Amazingly, despite their knowledge via Ames, the KGB do no more than question Oleg and his new wife before sending the former to an expensive health resort. PIMLICO is now triggered and the exciting finale to the book is under way. McIntyre, sustains the suspense via precise detail while relentlessly turning the screw till it reaches unbearable tension.
McIntyre deals fully with the aftermath, the meeting with Mrs Thatcher at Chequers, the conviction for treason and the death sentence passed on Gordievsky, the world tour that McIntyre describes as a “one man intelligence roadshow”, through to Gorbachev’s refusal to discuss the issue of Oleg’s family joining him in Britain. Not least is the loneliness that a man in hiding is unable to avoid.

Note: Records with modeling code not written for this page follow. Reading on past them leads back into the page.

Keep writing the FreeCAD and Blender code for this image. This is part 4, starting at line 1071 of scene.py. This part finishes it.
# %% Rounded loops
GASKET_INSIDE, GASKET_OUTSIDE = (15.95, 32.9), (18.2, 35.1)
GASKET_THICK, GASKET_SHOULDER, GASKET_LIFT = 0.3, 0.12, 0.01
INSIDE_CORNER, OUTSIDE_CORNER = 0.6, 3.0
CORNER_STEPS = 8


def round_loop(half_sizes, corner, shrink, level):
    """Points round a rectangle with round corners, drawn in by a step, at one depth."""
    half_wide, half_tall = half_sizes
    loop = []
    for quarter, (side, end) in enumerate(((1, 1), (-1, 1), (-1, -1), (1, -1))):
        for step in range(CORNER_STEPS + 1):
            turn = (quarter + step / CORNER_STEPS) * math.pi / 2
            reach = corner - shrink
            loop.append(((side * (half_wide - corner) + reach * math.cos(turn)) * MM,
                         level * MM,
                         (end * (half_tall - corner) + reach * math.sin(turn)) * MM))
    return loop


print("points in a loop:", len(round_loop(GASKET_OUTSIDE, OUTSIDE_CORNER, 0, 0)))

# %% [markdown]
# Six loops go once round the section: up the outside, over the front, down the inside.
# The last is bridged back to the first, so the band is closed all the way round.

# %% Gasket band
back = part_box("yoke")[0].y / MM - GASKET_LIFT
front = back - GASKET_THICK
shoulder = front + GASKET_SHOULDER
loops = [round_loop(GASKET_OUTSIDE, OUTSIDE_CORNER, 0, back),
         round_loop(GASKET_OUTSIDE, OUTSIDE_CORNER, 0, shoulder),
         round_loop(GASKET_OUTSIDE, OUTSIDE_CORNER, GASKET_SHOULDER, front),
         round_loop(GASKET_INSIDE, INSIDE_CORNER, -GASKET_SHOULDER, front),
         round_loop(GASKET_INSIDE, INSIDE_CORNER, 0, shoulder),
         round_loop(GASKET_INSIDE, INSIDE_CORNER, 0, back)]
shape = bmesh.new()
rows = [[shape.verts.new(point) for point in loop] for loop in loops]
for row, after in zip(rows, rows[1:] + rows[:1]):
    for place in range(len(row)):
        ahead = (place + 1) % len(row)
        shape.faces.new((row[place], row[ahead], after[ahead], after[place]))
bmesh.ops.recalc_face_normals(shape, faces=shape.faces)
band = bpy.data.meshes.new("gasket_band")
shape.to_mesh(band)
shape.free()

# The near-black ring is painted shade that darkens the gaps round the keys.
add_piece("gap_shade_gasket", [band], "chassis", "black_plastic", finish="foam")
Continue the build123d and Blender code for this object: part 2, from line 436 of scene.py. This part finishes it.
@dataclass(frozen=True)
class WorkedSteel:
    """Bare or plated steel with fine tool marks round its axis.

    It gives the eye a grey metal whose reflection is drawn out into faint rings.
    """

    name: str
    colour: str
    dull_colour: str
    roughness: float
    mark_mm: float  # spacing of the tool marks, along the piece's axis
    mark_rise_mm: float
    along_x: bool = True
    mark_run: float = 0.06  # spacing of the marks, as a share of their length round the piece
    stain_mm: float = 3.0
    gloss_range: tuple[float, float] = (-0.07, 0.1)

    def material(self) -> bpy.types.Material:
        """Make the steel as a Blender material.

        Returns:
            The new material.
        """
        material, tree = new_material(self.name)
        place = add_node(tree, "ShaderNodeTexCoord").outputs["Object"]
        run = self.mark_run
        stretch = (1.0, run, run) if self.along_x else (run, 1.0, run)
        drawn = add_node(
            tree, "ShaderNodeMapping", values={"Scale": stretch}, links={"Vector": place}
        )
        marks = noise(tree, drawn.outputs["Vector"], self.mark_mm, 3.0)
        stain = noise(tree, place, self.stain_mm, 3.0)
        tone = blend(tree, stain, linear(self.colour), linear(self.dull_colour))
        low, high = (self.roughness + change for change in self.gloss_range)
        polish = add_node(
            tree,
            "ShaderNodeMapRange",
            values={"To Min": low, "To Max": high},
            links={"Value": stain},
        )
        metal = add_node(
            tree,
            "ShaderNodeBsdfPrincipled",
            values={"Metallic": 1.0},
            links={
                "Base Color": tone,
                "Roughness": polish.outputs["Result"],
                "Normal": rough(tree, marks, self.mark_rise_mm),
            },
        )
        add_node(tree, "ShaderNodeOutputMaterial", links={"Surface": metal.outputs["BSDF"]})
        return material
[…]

McIntyre, both directly and indirectly gives us a profound insight into the life of an illegal and the lives of espionage agents in general. From early on we see that spies are motivated in many different ways: for ideology, money, sex, blackmail and other far more confused needs. Whereas Ames sends at least 25 people to their deaths for money, others, Gordievsky and Philby among them, were ideologically motivated. As McIntyre tells us at the end, Oleg Gordievsky “is one of the bravest men I have ever met and one of the loneliest.” We are reminded of Kim Philby, who attempted to kill himself. The two, have much in common. Though Philby may have had the sharper intellect and the icier nerve, Gordievsky comes across as the more human figure, a man tortured by his conscience and his personal feelings.

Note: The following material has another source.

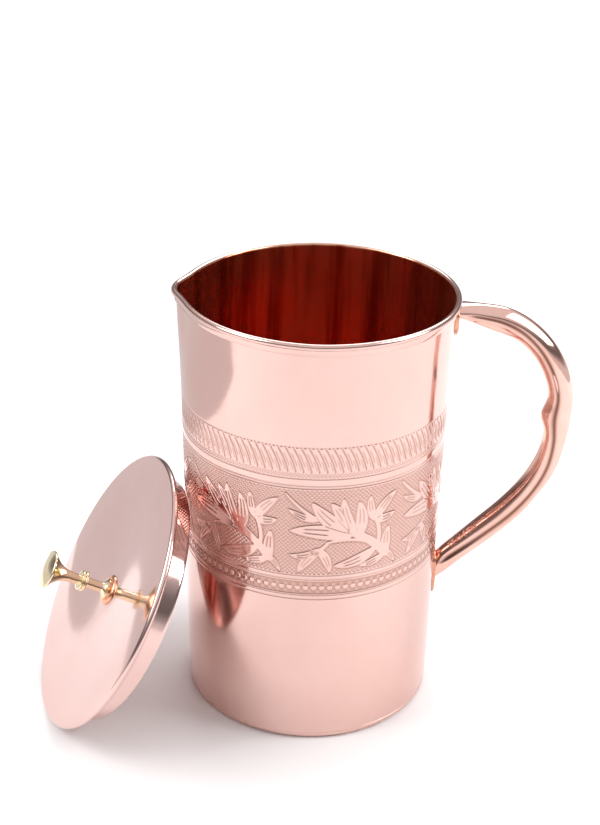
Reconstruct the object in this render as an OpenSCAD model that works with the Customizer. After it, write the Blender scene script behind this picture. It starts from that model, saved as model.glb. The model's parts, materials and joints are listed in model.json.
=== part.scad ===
// Copper water jug with a pinched pouring lip, a hollow brazed handle and a loose lid.
// Origin: centre of the jug's resting ring, on the surface it stands on. +Z is up along the
// jug, +X runs to the handle, and the pouring lip faces -X. Sizes are in millimetres.

/* [Jug] */
// Height to the top of the rolled rim
jug_h = 189; // [150:1:240]
// Outer radius of the wall at the top
wall_top_r = 57.8; // [48:0.1:70]
// Outer radius of the wall at the base
wall_base_r = 54.6; // [46:0.1:68]
// Thickness of the copper sheet of the wall
sheet_t = 0.6; // [0.5:0.1:1]

/* [Rolled rim] */
// Outer radius of the rolled bead
bead_r = 1.35; // [1.2:0.05:2]
// Length of the hem that the bead's edge ends in
hem_l = 2.55; // [1.5:0.05:5]
// Gap between the hem and the wall
hem_gap = 0.15; // [0.1:0.05:0.3]
// Clearance round the wire inside the bead
wire_gap = 0.05; // [0.03:0.01:0.1]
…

McIntyre is a first-rate writer, lucid and forever not just presenting events, but reaching beyond to the human realities that affect his subjects and all of us. This is a remarkable book. I cannot recommend it too highly.
It is gripping, all the more for recalling the period in which the events took place.
In the epilogue the book continues right up to the poisoning of the Skripals.
I am glad Gordievsky was treated so well on his return to Britain as his contribution to this country was enormous.